Es sei klug, dass die Bundesräte einmal selbst ihre Arbeit reflektieren, sagte Harald Himmer (seit elf Jahren Wiener Bundesrat, ÖVP). "Sonst reden ständig irgendwelche Ahnungslosen", wobei er sich auf diverse Wortmeldungen zur Abschaffung der zweiten Kammer bezog.
Landeshauptleute in den Bundesrat
Für Himmer wäre schon etwas getan, wenn die Landeshauptleute im Bundesrat vertreten wären und ihm durch ihre Mitwirkung mehr Substanz geben würden.
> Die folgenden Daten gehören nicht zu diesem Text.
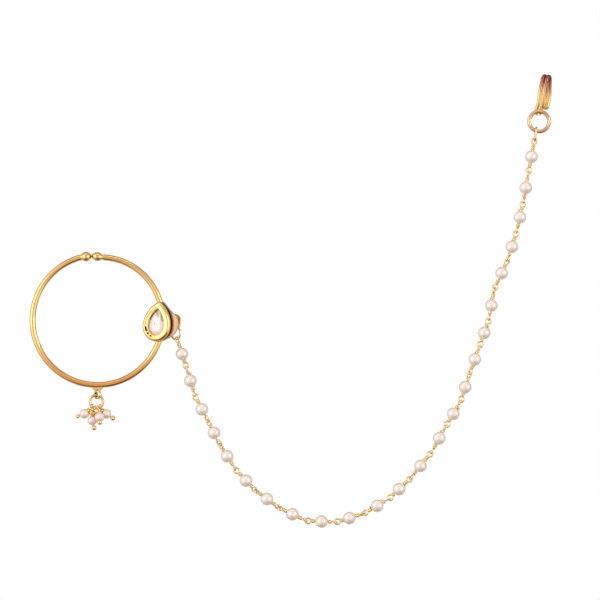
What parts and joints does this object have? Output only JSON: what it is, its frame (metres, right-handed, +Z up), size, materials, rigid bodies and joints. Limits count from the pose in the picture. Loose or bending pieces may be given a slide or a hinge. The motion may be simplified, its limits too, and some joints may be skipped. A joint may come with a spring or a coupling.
{
  "type": "nath nose ring",
  "caption": "Large gold hoop nose ring with a teardrop stone setting, a small pearl cluster charm and a hanging pearl chain that ends in a ring and a hair hook.",
  "frame": {"origin": "the gap between the hoop's two ball ends, at the middle of the hoop's wire", "axes": "+X from the hoop along the chain to the hair hook, +Y away from the viewer to the back, +Z up as it hangs"},
  "size_m": [0.1618, 0.0084, 0.1405],
  "materials": {
    "gold": "polished yellow gold plating",
    "pearl": "cream pearl lustre",
    "stone": "clear cut stone over foil"
  },
  "bodies": {
    "root": {"chain_pearl_01": "pearl", "chain_pearl_02": "pearl", "chain_pearl_03": "pearl", "chain_pearl_04": "pearl", "chain_pearl_05": "pearl", "chain_pearl_06": "pearl", "chain_pearl_07": "pearl", "chain_pearl_08": "pearl", "chain_pearl_09": "pearl", "chain_pearl_10": "pearl", "chain_pearl_11": "pearl", "chain_pearl_12": "pearl", "chain_pearl_13": "pearl", "chain_pearl_14": "pearl", "chain_pearl_15": "pearl", "chain_pearl_16": "pearl", "chain_pearl_17": "pearl", "chain_pearl_18": "pearl", "chain_pearl_19": "pearl", "chain_pearl_20": "pearl", "chain_pearl_21": "pearl", "chain_pearl_22": "pearl", "chain_pearl_23": "pearl", "chain_pearl_24": "pearl", "chain_wires_1": "gold", "chain_wires_2": "gold", "chain_wires_3": "gold", "chain_wires_4": "gold", "chain_wires_5": "gold", "chain_wires_6": "gold", "charm_jump_ring": "gold", "charm_pearl_1": "pearl", "charm_pearl_2": "pearl", "charm_pearl_3": "pearl", "charm_pearl_4": "pearl", "charm_pin_1": "gold", "charm_pin_2": "gold", "charm_pin_3": "gold", "charm_pin_4": "gold", "end_link": "gold", "end_ring": "gold", "hair_hook": "gold", "hoop": "gold", "side_jump_ring": "gold", "stone": "stone"}
  },
  "joints": []
}
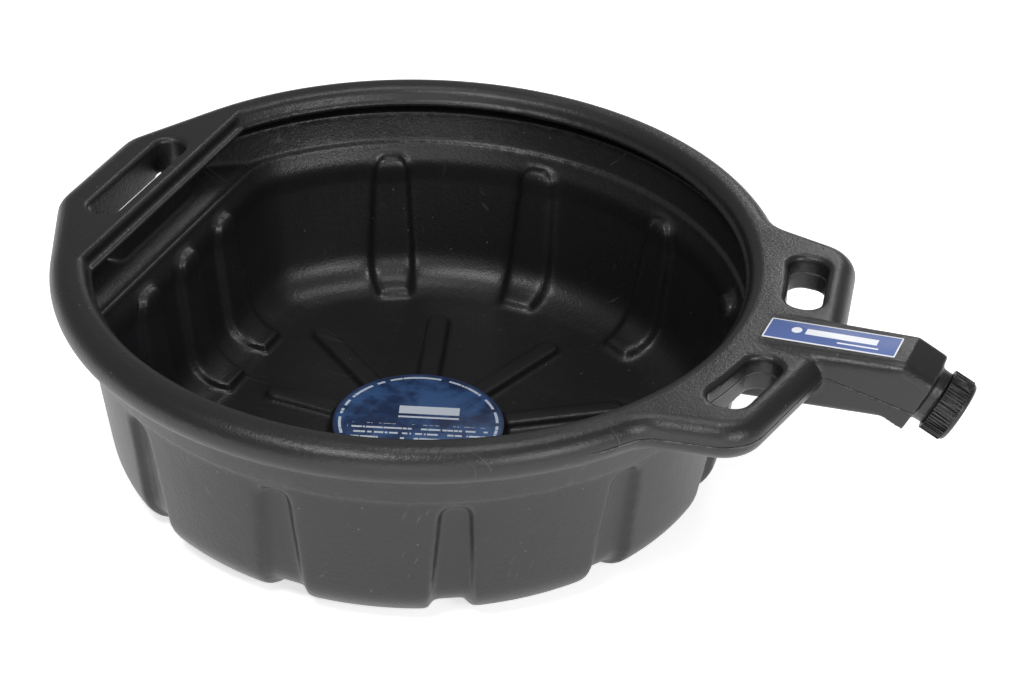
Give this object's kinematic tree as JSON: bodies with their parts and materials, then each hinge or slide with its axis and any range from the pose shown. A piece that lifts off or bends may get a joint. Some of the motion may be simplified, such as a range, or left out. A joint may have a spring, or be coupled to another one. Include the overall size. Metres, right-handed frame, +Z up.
{
  "type": "oil drain pan",
  "caption": "Round blow-moulded drain pan with a flat rear wall, a slotted rear handle, two front loop handles and a pouring spout closed by a knurled screw cap.",
  "frame": {"origin": "centre of the round base on the resting plane, below the middle of the floor's boss", "axes": "+X towards the spout, +Z up, so +Y is to the left when looking along the spout"},
  "size_m": [0.5653, 0.44, 0.1496],
  "materials": {
    "pan_plastic": "satin black polyethylene with a fine moulded grain",
    "cap_plastic": "satin black polyethylene, knurled",
    "liner_foam": "off-white closed-cell sealing foam",
    "floor_label_print": "dark blue printed film with plain bars in place of text",
    "spout_label_print": "blue printed film with a thin white border"
  },
  "bodies": {
    "pan": {"basin": "pan_plastic", "rim": "pan_plastic", "rear_handle": "pan_plastic", "loop_handle_left": "pan_plastic", "loop_handle_right": "pan_plastic", "spout": "pan_plastic", "floor_label": "floor_label_print", "spout_label": "spout_label_print"},
    "cap_liner": {"cap_liner": "liner_foam"},
    "screw_cap": {"screw_cap": "cap_plastic"}
  },
  "joints": [
    {"name": "cap_lift", "type": "slide", "parent": "pan", "child": "cap_liner", "axis": [0.9135, 0, -0.4067], "range_m": [0, 0.01]},
    {"name": "cap_turn", "type": "hinge", "parent": "cap_liner", "child": "screw_cap", "pos_m": [0.31295, 0, 0.12502], "axis": [0.9135, 0, -0.4067], "range_deg": [0, 901]}
  ],
  "couplings": [
    {"joint": "cap_turn", "follows": "cap_lift", "rad_per_m": 1570.8}
  ]
}
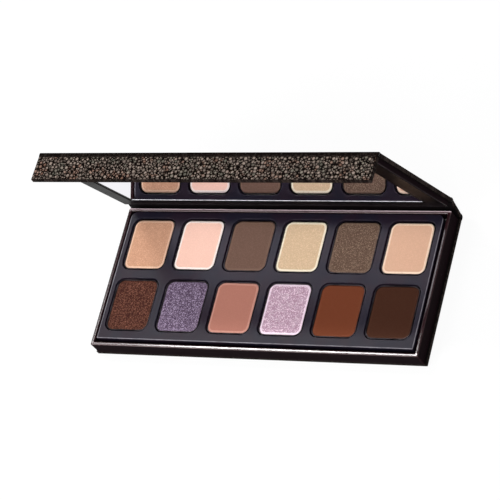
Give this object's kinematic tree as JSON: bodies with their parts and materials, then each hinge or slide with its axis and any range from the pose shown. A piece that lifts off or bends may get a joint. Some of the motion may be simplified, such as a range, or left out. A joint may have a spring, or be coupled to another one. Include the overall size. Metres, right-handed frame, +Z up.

Anstatt in Landeshauptleutekonferenzen die Energiepolitik zu bestimmen, könnten sie sich im Parlament ein Match mit der Regierung liefern. Ein weiteres Anliegen ist ihm die Zuständigkeit für die Finanzausgleichsverhandlungen. Denn dort gehe es um die Verteilung der Mittel an die Länder. Wer sonst als die Länderkammer sollte daher darüber befinden? Der erfahrene SPÖ-Fraktionsführer Albrecht Konecny - er ist seit 19 Jahren Bundesrat - wünscht sich bessere Arbeitsbedingungen. Bundesräte hätten keine Assistenten ohne die sich etwa Nationalräte ihre Arbeit gar nicht mehr vorstellen könnten. Und ihre Unterstützung im Klub hänge von der Rangordnung ab.
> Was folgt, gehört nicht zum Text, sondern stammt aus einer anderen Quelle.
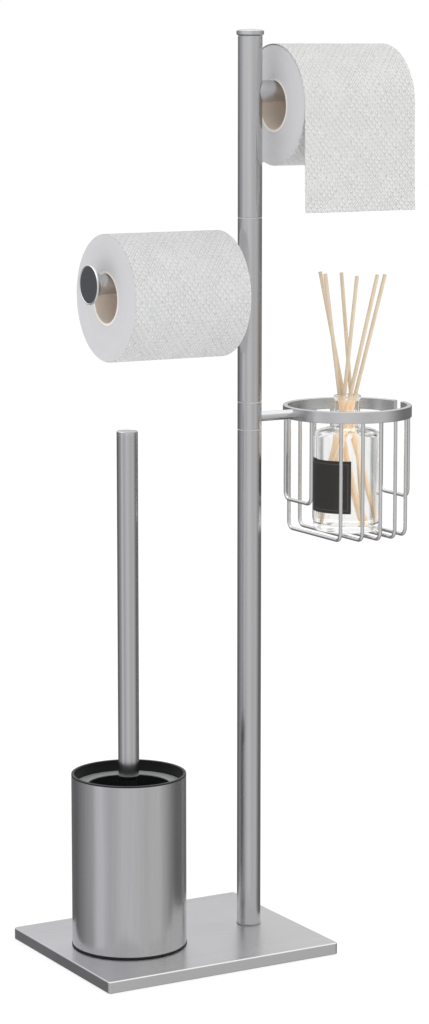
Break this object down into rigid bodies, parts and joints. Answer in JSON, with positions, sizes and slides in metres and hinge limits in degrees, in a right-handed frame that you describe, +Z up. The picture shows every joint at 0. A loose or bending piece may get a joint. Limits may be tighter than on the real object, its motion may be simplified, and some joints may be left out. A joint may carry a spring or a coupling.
{
  "type": "toilet roll and brush stand",
  "caption": "Free-standing steel pole on a weighted base with swivelling roll arms, a swivelling wire basket with a reed diffuser, and a toilet brush in a cup.",
  "frame": {"origin": "middle of the underside of the base, on the floor", "axes": "+Z up; +X along the base from the brush cup towards the pole and the basket; +Y towards the back"},
  "size_m": [0.3614, 0.19, 0.834],
  "materials": {
    "brushed_steel": "satin",
    "polished_steel": "polished",
    "zinc_steel": "satin",
    "ballast_iron": "matte",
    "black_rubber": "matte",
    "white_nylon": "satin",
    "black_plastic": "satin",
    "grey_plastic": "satin",
    "white_bristle": "satin",
    "card_core": "matte",
    "wound_tissue": "matte",
    "tissue_sheet": "matte",
    "clear_glass": "gloss",
    "charcoal_label": "matte",
    "pale_reed": "matte"
  },
  "bodies": {
    "base": {"base_cover": "brushed_steel", "base_weight": "ballast_iron", "anti_slip_pad": "black_rubber", "pole_bolt": "zinc_steel", "pole_bolt_washer": "zinc_steel", "foot_gasket": "black_rubber", "foot_plug": "zinc_steel", "lower_tube": "brushed_steel", "top_plug": "zinc_steel", "spindle": "zinc_steel", "lower_seam_washer": "white_nylon", "middle_seam_washer": "white_nylon", "upper_seam_washer": "white_nylon", "top_washer": "white_nylon", "pole_cap": "polished_steel", "cup_foot_ring": "black_rubber", "cup_shell": "brushed_steel", "cup_lining": "black_plastic", "liner": "grey_plastic", "cup_screw": "zinc_steel"},
    "basket": {"collar_sleeve": "brushed_steel", "collar_bushes": "white_nylon", "basket_arm": "polished_steel", "basket_arm_screw": "zinc_steel", "basket_ring": "brushed_steel", "basket_wire_1": "polished_steel", "basket_wire_2": "polished_steel", "basket_wire_3": "polished_steel", "basket_wire_4": "polished_steel", "basket_wire_5": "polished_steel", "basket_wire_6": "polished_steel", "basket_wire_7": "polished_steel"},
    "middle_arm": {"middle_sleeve": "brushed_steel", "middle_bushes": "white_nylon", "middle_arm_boss": "polished_steel", "middle_arm_screw": "zinc_steel", "middle_arm_tube": "polished_steel", "middle_arm_stop": "polished_steel"},
    "upper_arm": {"upper_sleeve": "brushed_steel", "upper_bushes": "white_nylon", "upper_arm_boss": "polished_steel", "upper_arm_screw": "zinc_steel", "upper_arm_tube": "polished_steel", "upper_arm_stop": "polished_steel", "hanging_sheet": "tissue_sheet"},
    "middle_roll": {"middle_roll_core": "card_core", "middle_roll_paper": "wound_tissue"},
    "upper_roll": {"upper_roll_core": "card_core", "upper_roll_paper": "wound_tissue"},
    "brush": {"handle_tube": "brushed_steel", "handle_cap": "polished_steel", "handle_plug": "black_plastic", "brush_stem": "black_plastic", "bristles": "white_bristle"},
    "diffuser": {"bottle": "clear_glass", "bottle_label": "charcoal_label", "reeds": "pale_reed"}
  },
  "joints": [
    {"name": "basket_swivel", "type": "hinge", "parent": "base", "child": "basket", "pos_m": [0.079, 0, 0.486], "axis": [0, 0, 1], "range_deg": [-55, 55]},
    {"name": "middle_swivel", "type": "hinge", "parent": "base", "child": "middle_arm", "pos_m": [0.079, 0, 0.584], "axis": [0, 0, 1], "range_deg": [-55, 55]},
    {"name": "upper_swivel", "type": "hinge", "parent": "base", "child": "upper_arm", "pos_m": [0.079, 0, 0.748], "axis": [0, 0, 1], "continuous": true},
    {"name": "middle_roll_spin", "type": "hinge", "parent": "middle_arm", "child": "middle_roll", "pos_m": [-0.01, 0, 0.6], "axis": [1, 0, 0], "continuous": true},
    {"name": "upper_roll_spin", "type": "hinge", "parent": "upper_arm", "child": "upper_roll", "pos_m": [0.161, 0, 0.7665], "axis": [1, 0, 0], "continuous": true},
    {"name": "brush_lift", "type": "slide", "parent": "base", "child": "brush", "axis": [0, 0, 1], "range_m": [0, 0.055]},
    {"name": "diffuser_lift", "type": "slide", "parent": "basket", "child": "diffuser", "axis": [0, 0, 1], "range_m": [0, 0.055]}
  ]
}
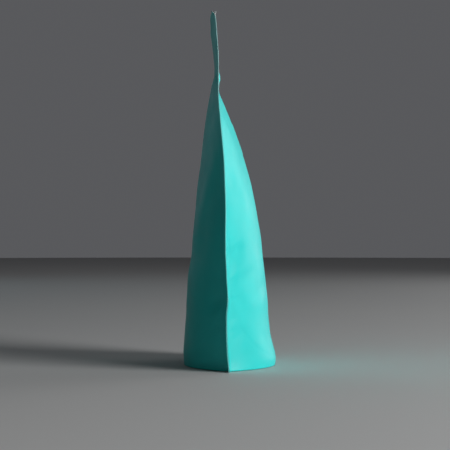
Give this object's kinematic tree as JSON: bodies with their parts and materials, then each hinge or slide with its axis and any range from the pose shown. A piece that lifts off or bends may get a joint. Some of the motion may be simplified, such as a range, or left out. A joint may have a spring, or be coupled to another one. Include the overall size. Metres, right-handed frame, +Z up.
{
  "type": "stand-up pouch",
  "caption": "Filled stand-up coffee pouch of matt laminate film with side seals, a bottom gusset, a zipper header that folds over and a one-way degassing valve.",
  "frame": {"origin": "centre of the standing pouch's bounding box, on the surface it stands on", "axes": "+X across the pouch from side seal to side seal, -Y out of the front panel, +Z up"},
  "size_m": [0.11, 0.0462, 0.17],
  "materials": {
    "laminate": "satin",
    "zipper_plastic": "satin",
    "roasted_beans": "satin",
    "valve_plastic": "matte",
    "silicone": "matte",
    "filter_paper": "matte"
  },
  "bodies": {
    "pouch": {"front_panel": "laminate", "rear_panel": "laminate", "bottom_gusset": "laminate", "coffee_fill": "roasted_beans", "valve_base": "valve_plastic", "valve_cap": "valve_plastic", "valve_filter": "filter_paper"},
    "header": {"header_front": "laminate", "header_rear": "laminate", "zipper_hook_strip": "zipper_plastic", "zipper_socket_strip": "zipper_plastic"},
    "membrane": {"valve_membrane": "silicone"}
  },
  "joints": [
    {"name": "header_fold", "type": "hinge", "parent": "pouch", "child": "header", "pos_m": [0, 0.0059, 0.131], "axis": [1, 0, 0], "range_deg": [-90, 90]},
    {"name": "valve_lift", "type": "slide", "parent": "pouch", "child": "membrane", "axis": [0, -0.9336, 0.3584], "range_m": [0, 0.00035], "stiffness_N_per_m": 90}
  ]
}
Rederecht in NR-Ausschüssen
Es müsste eine frühestmögliche Einschaltung in den Gesetzgebungsprozess geben und zwar formell und praktisch. Bundesräte hätten nur die Möglichkeit, zu einem Gesetz ja oder nein zu sagen, einbringen könnten sie sich nicht. Konecny wünscht sich daher, dass die Bundesräte mit Rederecht, aber ohne Stimmrecht, an den Ausschusssitzungen des Nationalrates teilnehmen können. Er war selbst einmal im Nationalrat und weiß daher wovon er spricht. Denn natürlich würde nach Fraktionen abgestimmt, Formulierungen würden aber in der Ausschussarbeit sehr oft übergreifend gefunden. Auch Stefan Schennach, seit fünf Jahren für die Wiener Grünen im Bundesrat, wünscht sich eine Änderung der Geschäftsordnung. "Unsere Gesetzesinitiativen verstauben im Nationalrat." Er fordert daher eine verpflichtende Behandlung innerhalb eines halben Jahres. Auch Schennach kann sich gemeinsame Ausschüsse des National- und Bundesrates vorstellen. Von einer Abschaffung der Länderkammer will der Grüne nichts hören: "Nur die Nazis haben demokratische Institutionen abgeschafft."